Students gather for TRIO Day
NASHUA – “You are worthy of all of the things that you strive for exactly as you are, so don’t buy into the myth that only kids who talk or dress or act a certain way are worthy of respect, worthy of an education or worthy of a chance at success. All people deserve to have those things,” Josefine Garcia told a group of nearly 600 students Friday during New England Educational Opportunity Association’s TRIO Day.
TRIO Day celebrates the achievements of the Federal TRIO programs in assisting and serving low-income and/or first-generation college students to progress academically. The event has been recognized since 1986.
High school students from throughout New England made their way to the Radisson Hotel in Nashua to celebrate National TRIO Day. They listened to welcoming remarks from TRIO Day Co-Chairs Randy Schroeder and Josh Gagnon. The students spent a good chunk of their day Thursday touring colleges in the area. When they returned to the Radisson, they had dinner and were able to participate in evening activities.
On Friday, the students began their day with a buffet breakfast and heard speakers read letters written by members of New Hampshire’s congressional delegation.
Garcia, a TRIO alumni and Dominican immigrant living in Nashua, also addressed the students, sharing a guide she had created for the students that consisted of things she wished someone had once told her, in regards to navigating young adulthood.
Garcia shared with the students her story of moving to the U.S. from the Dominican Republic in third grade and being the first in her family to go to college.
“Having a strong-willed immigrant parent in many ways prepared me for adversity, but as the first one to go to college in my family, it was hard for my mom and my siblings to understand my problems or even relate to them,” Garcia said. “This often made me feel like I was facing things alone. Learning how to navigate my own journey and having to forge a new path helped me learn several lessons that continued to serve me.”

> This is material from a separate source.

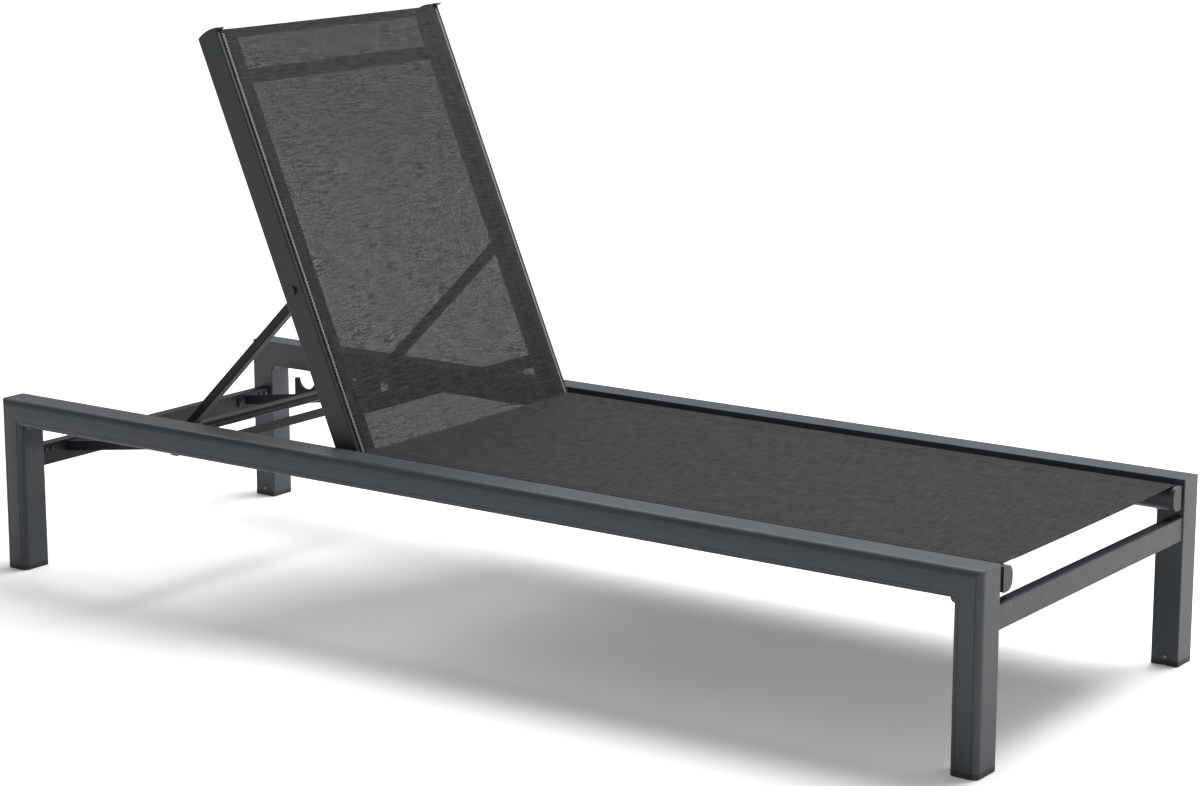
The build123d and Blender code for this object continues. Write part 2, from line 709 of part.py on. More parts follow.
with BuildPart() as hanger_heads:
    for x in hanger_screws:
        for side in (-1, 1):
            with BuildSketch(section_sideways(x, rail_axis_z - 2.0, side * (inner_face - hanger))):
                Circle(rivet_radius)
            extrude(amount=side * 2.2)
    fillet(hanger_heads.edges().filter_by(lambda edge: abs(edge.center().Y) < inner_face - hanger - 1), 1.0)
save(hanger_heads.part, "tie_bar_screws")

# Blind bolts: one through each notch plate's tab, two near each end of the head crossbar.
bolt_spots = [(notch_y - 15.0, tab_z, bar_start + 4.0)]
bolt_spots += [(inner_face - inset, head_bar_top - 11.0, bar_start) for inset in (12.0, 27.0)]
with BuildPart() as head_bolts:
    for y, z, x in bolt_spots:
        for side in (-1, 1):
            with BuildSketch(Plane(origin=(x, side * y, z), z_dir=(1, 0, 0))):
                Circle(rivet_radius)
            extrude(amount=2.5)
    fillet(head_bolts.edges().filter_by(GeomType.CIRCLE).group_by(Axis.X)[-1], 1.0)
save(head_bolts.part, "head_crossbar_bolts")
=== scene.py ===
"""Looks of a reclining sun lounger: powder-coated aluminium frame, woven slings, notched prop."""
import json
import math

import bmesh
import bpy
from mathutils import Matrix, Vector


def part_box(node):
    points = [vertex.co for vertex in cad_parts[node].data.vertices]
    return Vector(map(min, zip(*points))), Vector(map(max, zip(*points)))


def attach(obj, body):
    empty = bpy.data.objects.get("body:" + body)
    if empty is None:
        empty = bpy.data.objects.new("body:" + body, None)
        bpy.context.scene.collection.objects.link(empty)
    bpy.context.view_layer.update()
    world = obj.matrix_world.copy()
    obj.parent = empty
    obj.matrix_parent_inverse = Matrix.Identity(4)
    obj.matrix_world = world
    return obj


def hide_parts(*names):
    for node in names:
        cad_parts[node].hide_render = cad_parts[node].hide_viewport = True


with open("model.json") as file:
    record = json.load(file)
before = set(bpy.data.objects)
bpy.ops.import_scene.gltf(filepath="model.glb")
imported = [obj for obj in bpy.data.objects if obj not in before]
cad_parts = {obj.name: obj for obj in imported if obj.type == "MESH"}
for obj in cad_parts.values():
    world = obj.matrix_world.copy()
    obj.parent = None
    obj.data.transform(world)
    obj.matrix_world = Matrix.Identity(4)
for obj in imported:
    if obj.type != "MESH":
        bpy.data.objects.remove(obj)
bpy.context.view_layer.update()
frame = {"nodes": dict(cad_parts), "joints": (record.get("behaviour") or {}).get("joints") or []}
nodes = frame["nodes"]

# ---------------------------------------------------------------- camera, floor and light
# A long lens beyond the foot end, to one side, and a white studio sweep that glows by its own
# emission, a painted glow, weak near the lounger where it lifts the shadow and brighter away from
# it. A large soft key panel hangs above, behind the long side, with a weak one over the head end.
camera_data = bpy.data.cameras.new("camera")
camera_data.sensor_width = 36.0
camera_data.lens = 90.76
camera_data.clip_end = 60.0
camera = bpy.data.objects.new("camera", camera_data)
camera.location = (2.97907, -4.07101, 1.47797)
camera.rotation_euler = (math.radians(77.787), 0.0, math.radians(35.577))
bpy.context.scene.collection.objects.link(camera)
bpy.context.scene.camera = camera
bpy.context.scene.view_settings.view_transform = "Standard"


def add_node(tree, kind, inputs=None, **settings):
    """One shader node; an input may be a value or another node's output socket."""
    node = tree.nodes.new(kind)
    for key, value in settings.items():
        setattr(node, key, value)
    for key, value in (inputs or {}).items():
        if isinstance(value, bpy.types.NodeSocket):
            tree.links.new(value, node.inputs[key])
        else:
            node.inputs[key].default_value = value
    return node


def new_material(name):
    """An empty node material: its tree, its Principled shader and itself."""
    material = bpy.data.materials.new(name)
    material.use_nodes = True
    tree = material.node_tree
    tree.nodes.clear()
    shader = add_node(tree, "ShaderNodeBsdfPrincipled")
    out = add_node(tree, "ShaderNodeOutputMaterial")
    tree.links.new(shader.outputs["BSDF"], out.inputs["Surface"])
    return material, tree, shader


def add_object(name, bm, material):
    """A finished bmesh as an object at the origin."""
    mesh = bpy.data.meshes.new(name)
    bm.to_mesh(mesh)
    bm.free()
    made = bpy.data.objects.new(name, mesh)
    made.data.materials.append(material)
    bpy.context.scene.collection.objects.link(made)
    return made


def smooth(made, angle=40.0):
    """Smooth shading with sharp edges kept."""
    for face in made.data.polygons:
        face.use_smooth = True
    made.data.set_sharp_from_angle(angle=math.radians(angle))
    return made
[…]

Garcia told the students to stay rooted.
“Your friends and family back home may not understand some of the things you may go through, but they do understand you,” Garcia said. “Don’t be ashamed of whatever home looks like for you – poverty, struggle, pain, hardships. Those are not things to be ashamed of. Along with these things, I also grew up with laughter, affection, music… so much love. The challenges and joys have all shaped me in important ways.”
Garcia also reminded students not to make choices that would jeopardize their future.
“Don’t do anything stupid,” Garcia said. “You will notice the glaring unfairness that other people get to take college less seriously than you. Remind yourself that your hard work will pay off eventually, and in the meantime listen to yourself because you know in your gut what decisions will bring you closer to achieving your goals.”
Garcia finished her speech by talking about becoming a speech pathologist and working with elementary school students with special needs.
“I chose to practice in a public school because public schools are for every child, and I believe that giving a kid a choice, a chance, an opportunity not only alters the course of that one person’s life, but everyone whose life they touch,” Garcia said. “Believe that, because that’s what people did for me. I hope you take the talents you possess and adversity that you’ve faced and use them to build a life that fulfills you and I hope you remember to give back what’s been given to you.”
After Garcia’s speech, the students dispersed to attend different college workshops. These included lessons in spending money, research, cracking the SAT, exploring the college essay and finding a college that fits. In addition, admissions representatives from 40 New England colleges had booths set up for students to visit to acquire more information.
U.S. Rep. Annie Kuster, D-N.H., was also in attendance Friday morning to meet with students, program staff and higher education officials involved with Upward Bound and Talent Search TRIO Programs in New Hampshire and New England.
Kuster gave encouragement to the students she met. She also spoke with the students about the need to bring down the costs of college.
“I don’t think the government should make money off student loan interest rates,” Kuster said. She added that lower costs of education would benefit the economy.